This is a sobering, terrifying article.
Cuba, a single-party Marxist-Leninist state since 1959, is officially secular or atheist, although 59% of the population are Christian (mostly Catholic).
Marcus Roberts writes for Australia’s MercatorNet, Nov. 4, 2015, that Cuba’s demographics are in dire straits. Since the 1970s, the birthrate has been in free fall, tilting population figures into decline.
Cuba already has the oldest population in all of Latin America. Experts predict that 50 years from now, Cuba’s population will have fallen by a third, with more than 40% of Cubans older than 60. That aging population will require a vast health care system, the likes of which the state cannot afford.
What is odd is that low birthrate is a problem much more common in rich, industrialized nations, instead of poor ones like Cuba.
The reasons for Cuba’s precipitous population decline include:
1. Cuban women, becoming educated, are marrying later and opting to have fewer children.

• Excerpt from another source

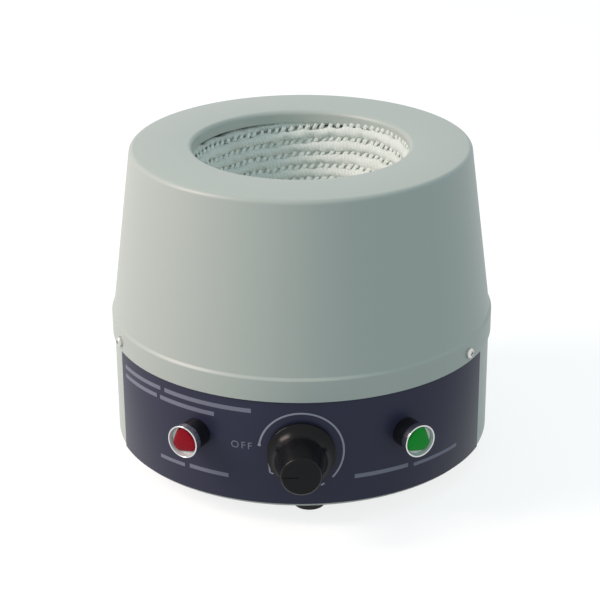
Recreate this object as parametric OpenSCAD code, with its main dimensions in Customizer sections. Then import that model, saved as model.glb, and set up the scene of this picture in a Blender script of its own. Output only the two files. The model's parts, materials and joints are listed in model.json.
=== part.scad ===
// Heating mantle for a round-bottomed laboratory flask.
// Z is up, the front faces -Y and the feet stand on z = 0, under the bowl's axis.
// A bearing is measured from the front, positive towards +X.

/* [Shell] */
// Room between the legs and the drum's outer face, for the dial control and the gland
drum_clear = 18.9; // [17:0.1:26]
// Height of the base drum below the cover's skirt
base_h = 60.7; // [58:0.1:70]
// Sheet thickness of the base
base_wall = 1.0; // [0.8:0.1:1.5]
// Rise of the pressed heel at the floor's edge
heel_rise = 3.1; // [2:0.1:5]
// Width of the pressed heel, from the flat floor to the drum's side
heel_run = 11.9; // [10:0.1:16]
// Height of the cover above its skirt's lower edge
cover_h = 98.9; // [97:0.1:110]
// Sheet thickness of the cover
cover_wall = 1.0; // [0.8:0.1:1.5]
// Height of the cover's straight skirt
skirt_h = 11.3; // [10:0.1:14]
// Step inwards from the skirt to the cone
joggle_step = 1.2; // [1:0.1:1.6]
// Distance that the cone leans in up to its top edge
cone_run = 12.4; // [9:0.1:16]
// Rounding of the cover's top edge
top_round = 2.6; // [2:0.1:5]
// Clearance of the flask opening round the bowl
mouth_clear = 1.6; // [1:0.1:3]
// Depth of the collar turned down into the opening
collar_h = 6.5; // [5.5:0.1:9]
// Rounding of the opening's edge
collar_round = 2.4; // [1.5:0.1:3]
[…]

As Dr Hazel Denton, a former World Bank economist who studied Cuban demographics and is now at Georgetown University, explains: “Education for women is the button you press when you want to change fertility preferences in developing countries…You educate the woman, then she has choices — she stays longer in school, marries at an older age, has the number of children she wants and uses contraception in a more healthy manner.”
2. Cuba’s economy of scant job opportunities, a shortage of available goods and a dearth of sufficient housing, all of which lead Cubans to postpone having children, sometimes indefinitely.
3. Millions of Cubans leave the island and live overseas, especially young people who are fleeing the island in big numbers to the United States, not just for economic opportunities but, with normalization of US-Cuban relations, in anticipation of an end of a U.S. policy that allows Cubans who make it to the United States to naturalize.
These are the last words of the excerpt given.